Hierarchically nanostructured Ni(OH)2–MnO2@C ternary composites derived from Ni-MOFs grown on nickel foam as high-performance integrated electrodes for hybrid supercapacitors

Abstract

Metal-organic frameworks (MOFs) have been widely used as templates for many nanomaterials and are considered to be a promising electrochemical energy storage material. However, while taking advantage of the unique porous structures of MOFs or MOFs’ derivatives, it is still a big challenge to have their conductivity improved to a large extent. Herein, a facile strategy is employed to prepare a hierarchical Ni-MOF-derived ternary composite, which is composed of nanosheet Ni(OH)2, MnO2 and graphite carbon.
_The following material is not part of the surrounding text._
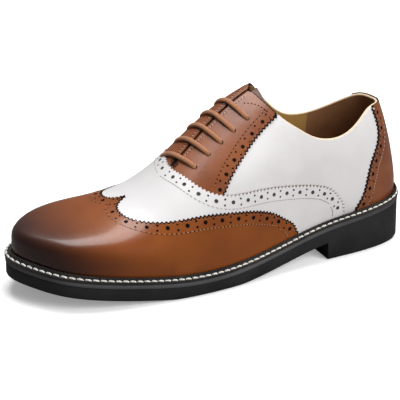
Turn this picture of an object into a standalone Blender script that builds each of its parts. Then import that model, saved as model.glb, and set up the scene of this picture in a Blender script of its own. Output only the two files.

The Ni-MOF in-situ grown on nickel foam (NF) were used as template to prepare the Ni(OH)2-MnO2@C ternary composite, so that the self-supporting binder-free Ni(OH)2-MnO2@C/NF integrated electrode was resulted. The Ni(OH)2–MnO2@C composite had a hierarchical nanosheet structure. The as-prepared Ni(OH)2–MnO2@C/NF was found to exhibit a high specific capacity of 2.9C cm−2 (965.1C g−1) at a current density of 2 mA cm−2 and excellent cycle stability (capacity retention of 93.9% after 5000 cycles). Furthermore, the as-assembled Ni(OH)2–MnO2@C//activated carbon hybrid supercapacitor exhibited a high specific energy density of 39.1 Wh kg−1 with a power density of 221.4 W kg−1. One contribution for the superior electrochemical performance of the Ni(OH)2–MnO2@C composite is from its hierarchical nanostructure, which not only has a large specific surface area, but also provides efficient electron and ion transport channels as well as rich redox sites. Another contribution is from its excellent electrical conductivity as a result of the presence of graphitic carbon and the absence of non-conductive binder in the composite electrode as well as the direct contact between the electrode and current collector. This work provides an effective approach for fabricating high-performance composite electrodes from MOFs.